Well, you go sing karaoke, of course!

Four girls (three of which, I think, are kinda sleepy at the time) had this spontaneous idea. I, being part of the four girls and one of the sleepy ones, was open to the idea, but at first was not so enthusiastic. Well, duh, I was sleepy! So even though I really crave karaoke (my growing database of lyrics kinda attest to that claim), I was in a so-so mood.

But then we got to Timezone. I was still sleepy, so I just pitched in a bit and just decided to go with the flow. Sadly, there were no available booths at that moment. (Well, there was one girl who was in a videoke booth singing all alone, but if she paid, who are we to judge?)

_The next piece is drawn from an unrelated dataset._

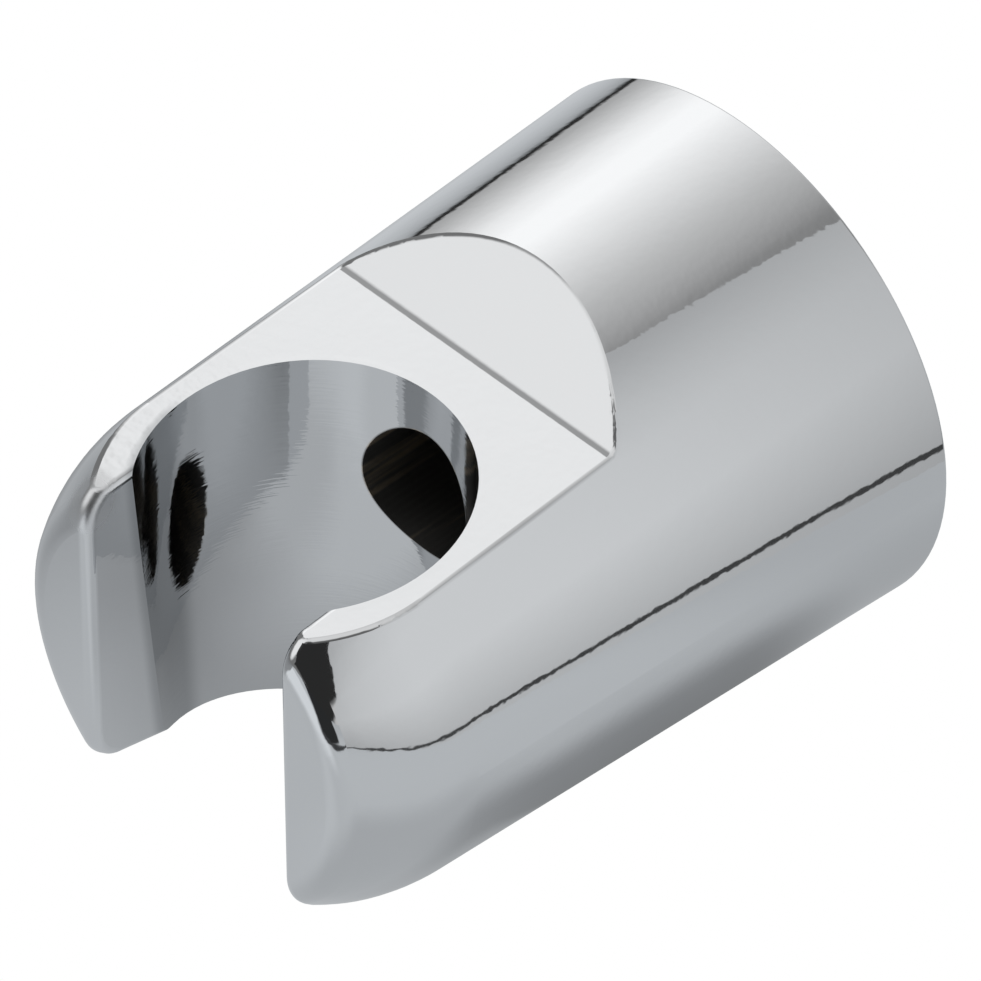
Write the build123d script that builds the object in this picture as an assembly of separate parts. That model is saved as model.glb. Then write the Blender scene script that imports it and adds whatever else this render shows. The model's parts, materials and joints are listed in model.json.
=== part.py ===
from build123d import *
from math import cos, hypot, radians, sin, sqrt, tan
import os

# Hand shower holder: a tapered round body that is screwed to the wall, with a conical socket for the
# end of a hand shower and a slot in front for its hose. One moulding, chrome plated all over.
# Millimetres. The wall is the plane y = 0 and the body reaches out from it towards -Y. +Z is up.
# The origin is the centre of the wall face. A reach is a distance from the wall, along -Y.

# Socket: a cone that narrows downwards, with the narrowest land beside its mouth and the land behind it
socket_reach = 42.2
mouth_radius = 12.1
socket_taper = 2.7
side_land = 1.74
back_land = 4.6

# Hose slot: how much it narrows the socket on each side, and how far it runs on to the front
slot_lip = 2.5
lip_length = 4.3

# Top face, which falls a little towards the front, and the half-moon facet that rises behind it
crease_height = 14.6
top_fall = 3.9
facet_slope = 44.0

# Underside of the cradle, measured up from the round body below the socket, and its rise to the front
underside_lift = 4.3
underside_rise = 12.4

# Outside: the draft of the body, then a rounded nose
body_draft = 2.3
nose_length = 9.8
nose_radius = 16.8

# Two fixing screws, one above the other: a wide hole for the head and the driver, then a narrow one for
# the shank. The lower hole leaves a land above the underside, at the back of the socket.
upper_screw_height = 5.0
lower_screw_land = 1.5
driver_hole_radius = 5.25
shank_hole_radius = 2.6
screw_seat = 4.0

# Hollow back, open to the wall: shell, screw bosses and ribs
shell_wall = 2.8
socket_back_wall = 3.2
boss_wall = 2.4
rib_thickness = 1.8
rib_recess = 1.2

# Rounded edges
slot_edge_radius = 0.9
rim_radius = 0.6
crease_radius = 1.5
nose_edge_radius = 2.6
wall_edge_radius = 0.2

# How far a cut runs past the body, so that it leaves it cleanly
overcut = 10.0

# Lengths along the body
crease_reach = socket_reach - mouth_radius - back_land
pocket_reach = socket_reach - mouth_radius - socket_back_wall
slot_width = 2 * (mouth_radius - slot_lip)
body_reach = socket_reach + sqrt(mouth_radius**2 - (slot_width / 2) ** 2) + lip_length
nose_start = body_reach - nose_length

# Heights, and the round body that leaves the land beside the mouth
mouth_height = crease_height - (socket_reach - crease_reach) * tan(radians(top_fall))
cradle_radius = hypot(mouth_radius + side_land, mouth_height)
wall_radius = cradle_radius + socket_reach * tan(radians(body_draft))
socket_floor = underside_lift - cradle_radius
underside_at_back = socket_floor - mouth_radius * tan(radians(underside_rise))
lower_screw_height = underside_at_back + lower_screw_land + driver_hole_radius
screw_heights = (upper_screw_height, lower_screw_height)


def body_radius(reach):
    """Radius of the taper at a distance from the wall."""
    return wall_radius - reach * tan(radians(body_draft))


def round_body():
    """The body before its cuts, turned about the Y axis."""
    shoulder = body_radius(nose_start)
    centre_reach = nose_start - nose_radius * sin(radians(body_draft))
    centre_radius = shoulder - nose_radius * cos(radians(body_draft))
    flat_radius = centre_radius + sqrt(nose_radius**2 - (body_reach - centre_reach) ** 2)
    nose_edge = (flat_radius, -body_reach)
    wall_edge = (wall_radius, 0)
    with BuildSketch() as half:
        with BuildLine():
            taper = Line(wall_edge, (shoulder, -nose_start))
            RadiusArc(taper @ 1, nose_edge, nose_radius)
            Polyline(nose_edge, (0, -body_reach), (0, 0), wall_edge)
        make_face()
        fillet(half.vertices().sort_by_distance(nose_edge)[0], nose_edge_radius)
        fillet(half.vertices().sort_by_distance(wall_edge)[0], wall_edge_radius)
    return revolve(half.sketch, Axis.Y)


def across(outline):
    """A side outline in the YZ plane, carried right across the body."""
    return extrude(outline, 2 * wall_radius, both=True)


def above_top():
    """Side outline of all that lies above the top face and the half-moon facet."""
    front = body_reach + overcut
    ceiling = wall_radius + overcut
    crease = (-crease_reach, crease_height)
    facet_end = -crease_reach + (ceiling - crease_height) / tan(radians(facet_slope))
    with BuildSketch(Plane.YZ) as outline:
        with BuildLine():
            Polyline(
                crease,
                (-front, crease_height - (front - crease_reach) * tan(radians(top_fall))),
                (-front, ceiling),
                (facet_end, ceiling),
                close=True,
            )
        make_face()
        fillet(outline.vertices().sort_by_distance((0, *crease))[0], crease_radius)
    return outline.sketch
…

Seeing as we can't just stand outside the booth like pathetic little girls, we went around the arcade. And then we got to the racing games. Ooh, up to four can play!

Bam! I was wide awake.

Yes, even to the point that sadly, I was swearing already. I mean, my car was flipping on its back and treating the sidewalk as the main road and the lampposts as I don't know, paint?-and not roadblocks! That first round I was, I think 3rd or 4th overall but 2nd in the players ranking. One of the four girls who was absent in the first round because she settled stuff just arrived, and since the game can link up to four players, we decided to give it a go again.

Shame on all shames, I made the wrong car choice! My performance was worse, and I got a lower ranking. Boo! (More swearing in this round, naturally.)

Now that a booth is finally available (and I am now wide awake), we went back to the karaoke booth. And the singing begins!!!

We sang quite a lot, and by the end of it all, were totally weirded out by the people on the screen, as they weren't really that appropriate for the song (don't worry, they're wholesome, but still), and sang our throats raw. We also decided by the end that we have to perfect our version of Lady Marmalade. For some weird reason, I get to be the rapper. Haha!

What a way to kill time. Makes you wish that Mondays are as stress-free as that.

Unfortunately for me, Mondays could prove to be my hell, and my undoing.